Here at Calcbench, we pride ourselves on helping clients to use data more intensively, which lets your people on payroll work more efficiently. After all, time is money.

So recently we aimed our database superpowers at a common but frustrating question: What has changed from one annual report to the next?

This question can drive financial analysts nuts. Sometimes old items from previous reports disappear; sometimes new items arrive without fanfare. Either way, analysts generally can find the answer only through painstaking, manual labor.

Calcbench uses a different approach. We start by going into our databases and constructing a query to catalog the all the XBRL tags in a company’s most recent 10-K. Remember, XBRL tags are code that identify what a piece of financial data is, so computer programs (like ours) know how to interpret a numerical value they find: “Oh, this XBRL tag says , so the value next to that tag is the revenue number.
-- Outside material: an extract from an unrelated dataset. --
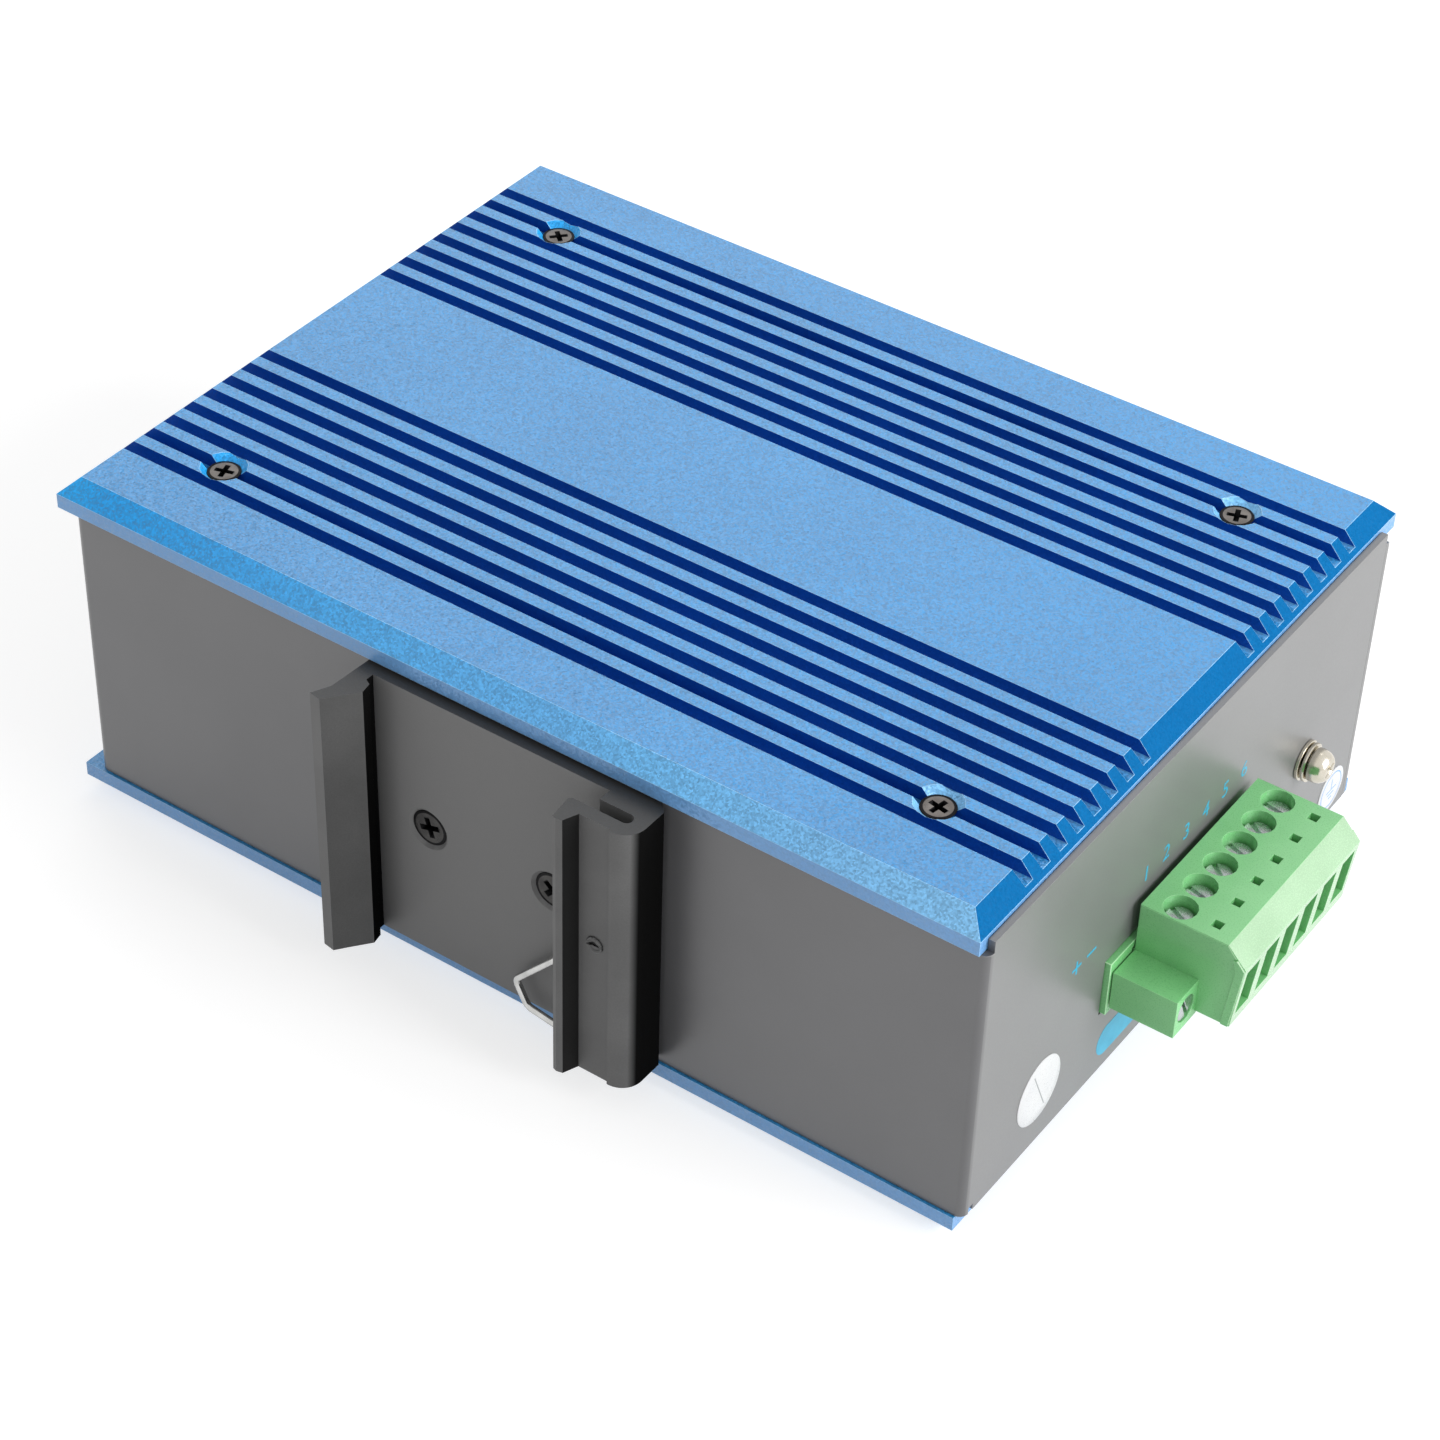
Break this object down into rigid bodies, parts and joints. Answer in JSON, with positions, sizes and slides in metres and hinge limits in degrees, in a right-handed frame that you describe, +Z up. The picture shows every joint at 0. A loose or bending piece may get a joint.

I should display it at the top with the word ‘revenue’ next to it.” That sort of thing.

So first we catalog all the XBRL tags from a company’s most recent 10-K. Then we compare that result with all the XBRL tags used in the prior year’s 10-K— and from there, it’s a short exercise to identify which old tags were discontinued, which new tags were added, and which tags appear in both years (and therefore can be ignored, since we’re only looking for what has changed).

We ran this exercise for the 30 companies in the Dow Jones Industrial Average, and the results are as follows.

In other words, the financial statements of the DJIA were slightly less complex this year compared to 2016: on average, they introduced 47.6 new tags, but removed 53.8 tags—a reduction of 6.2 tags.

In absolute terms that reduction isn’t much; most companies use a host of tags, and most tags endure from one year to the next. (Don’t forget that academic paper we discussed earlier this year, arguing that the total number of XBRL tags in a financial statement is a good measure of accounting complexity, and by extension the probability of errors or financial restatements.)

Anyway, back to the financial analysts. Once you know what tags have changed from one year to the next, you can ask the CFO the next logical question during an earnings call: Why has the accounting changed? Did two lines of business become so similar they were consolidated? Was an old line of business shut down forever? Are the emerging markets growing so rapidly that you want to assign new tags for those revenue streams?

We at Calcbench won’t necessarily know the answer. Our gig is to give you precise information so you can ask the probing questions that help you make better decisions. That, we can do in spades.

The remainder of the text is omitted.